Which is why the attempt, over the last 20 years, to switch to wind and solar power is so dangerous.
Renewables are diffuse, and of low thermodynamic quality. They can’t do much work or create much wealth. Our history shows that societies based on such fuels are necessarily poor and constricting. It is concentrated energy sources alone that can deliver human flourishing.
There is a lot at stake here. Going back to fuels of inferior physical quality will be the reversal of the gains in societal complexity of the last 500 years, taking us back to a narrow, restrictive, society in which the energy sector dominates and the rest of the economy is starved of wealth.
This reversal is, arguably, already underway. Investment in wind and solar is vast, reducing investment elsewhere, and greatly increasing consumer energy costs. This is why the United Kingdom's total energy consumption has fallen by 28% and our electricity consumption by 22% since 2005 when the costs of renewables became significant. Some will talk of energy efficiency, but that is just false comfort. Our collapse in consumption has nothing to do with efficiency, which reduces the cost using energy and therefore increases demand.
Put another way, you can always find a use for some extra energy. Nobody is ever going to say, for example, that “child mortality is low enough”.

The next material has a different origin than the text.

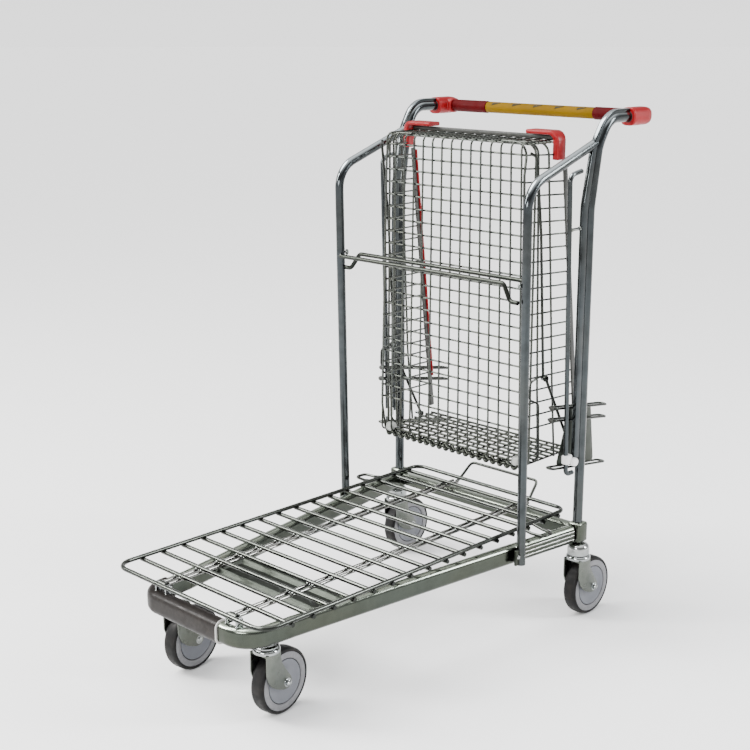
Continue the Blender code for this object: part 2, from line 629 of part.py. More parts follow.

Falling energy consumption is the result of the high cost of collecting, converting, and delivering diffuse, low-quality energy such as wind and solar. It threatens a return of poverty, a constriction of opportunity, and a downward spiral negative feedback. As our energy consumption falls, we become poorer and less free, making us still poorer and less able to afford to us energy...
In my view this is already tangible. Infrastrucure is decaying, living standards for all but the very rich are falling, our economy has become risk averse, while our society is increasingly coarse, tense, sectarian, mutually suspicious and criminal. No wonder that many young people are reluctant to raise families. They can’t even afford houses.
The good life is slipping away. The candle is going out... Chaos is returning. Power is shifting back to those who own land and the energy sector.
But there is no need to despair. It is not too late to put the UK on a physically, thermodynamically, sound energy footing. Gas and nuclear for both electricity and industrial heat are the best medium term choices. High efficiency coal should not be ruled out. Oil will continue to be essential for transport for the foreseeable future.
We need to correct course while we are still sufficiently rich to be competent and environmentally sensitive engineers. But that window of opportunity is closing fast. We are rapidly becoming poorer, and the poorer we become the more difficult, painful and dirtier the return to high quality fuels will be.
Everything that humans value is in jeopardy. We haven’t a moment to lose.